When the Acting President demoted Michael Kaase Aondoakaa, the former Minister of Justice, by moving him to Ministry of Special Duties, and followed that up with the replacement of the National Security Adviser, it was clear that he was flexing muscle. He was asserting himself as a master of the game. Maybe, this latest action from him may help convince the “doubting Thomases” that there is a new sheriff in town and that this sheriff means business. If you are a member of the current administration in Nigeria, doubt his political acumen at your own risk.

Consider the way he executed the “sack warrant”. In his usual way he was calm and collected and showed no sign of something being amiss. The sack, according to reports, came as a total surprise to the ministers who had earlier in the day deliberated for several hours with the Acting President during the weekly FEC meeting in Abuja. He reportedly informed the ministers of the dissolution after contracts worth several billions of Naira had been approved. He waited until every memo from every minister had been treated accordingly before dropping the bombshell news. Thereafter, he expressed his personal appreciation to them for their service to the nation. The ministers, reports say, were speechless.

I have always wondered what gave the Acting President’s detractors the reason to think that he is not politically savvy enough. Dr. Jonathan may appear calm and unruffled even in a hectic situation, but he knows exactly what to do. The fact that he is not given to loquaciousness does not mean that he lacks guts.

I remember vividly the first time that I met with him two years ago in Yenegoa, Bayelsa state.  Yar’Adua was still in charge, Jonathan was Vice President, and the term “doctrine of necessity” had not been coined by Nigeria’s body of lawmakers. His father had just died and he was in Yenegoa to attend a caucus meeting for his late father’s funeral and burial. We had not met before. It was morning and we had breakfast together on a huge and imposing dining table. I was not alone with him at the breakfast table. The dining room was crowded with men and women of timber and calibermostly from his Ogbia clan. I sat to his right and although I minded my own plate of food I couldn’t help but surreptitiously glance at him intermittently. He was too busy working on a bowl of smoked fish pepper soup to notice my peeks at him. Or, maybe he did but didn’t care. Soon breakfast was over and it was time for the business of the day.

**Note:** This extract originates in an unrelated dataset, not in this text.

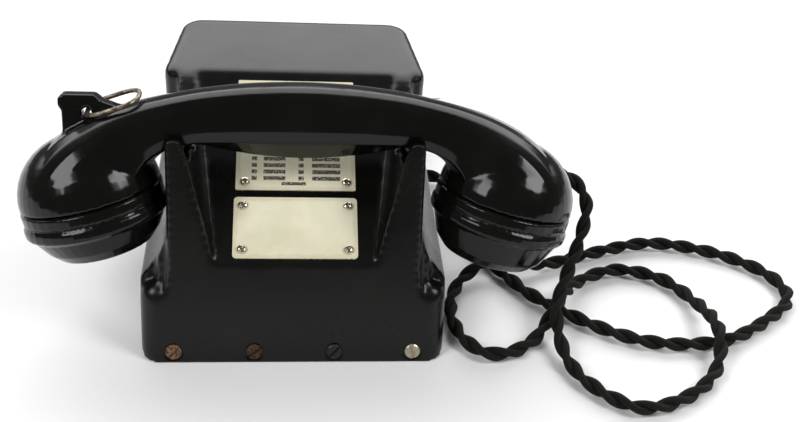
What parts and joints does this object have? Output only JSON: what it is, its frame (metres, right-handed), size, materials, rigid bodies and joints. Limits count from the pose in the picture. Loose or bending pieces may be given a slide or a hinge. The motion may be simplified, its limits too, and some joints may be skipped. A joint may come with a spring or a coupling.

After clearing through State Security Services (SSS) protocols, I was ushered into a large living room by one of his aides who had arranged the meeting. I sat waiting briefly for a minute or so before he emerged from an adjacent bedroom, beaming a disarming broad smile. He was taller than I had thought, and built strongly too. After the usual greeting and exchange of pleasantries we started our discussion. All the while I was watching and listening with the eagle eye and candor of a seasoned journalist, mentally absorbing details of him as much as I could.

He let me do most of the talking while he did most of the listening. I tried to be quite so that he can do most of the talking but he wouldn’t fall for it. I got the message.  All the while he spoke in a soft voice. I am not sure if the strategy was by design or a mere coincidence. My hunch tells me it was no happenstance, but the hallmark of an astute politician and strategist.

His name might be Goodluck, but you miss the point if you think that he got to where he is today solely on the wings of luck without any serious effort on his part. Such a thought is borne out of naivety without the benefit of reason.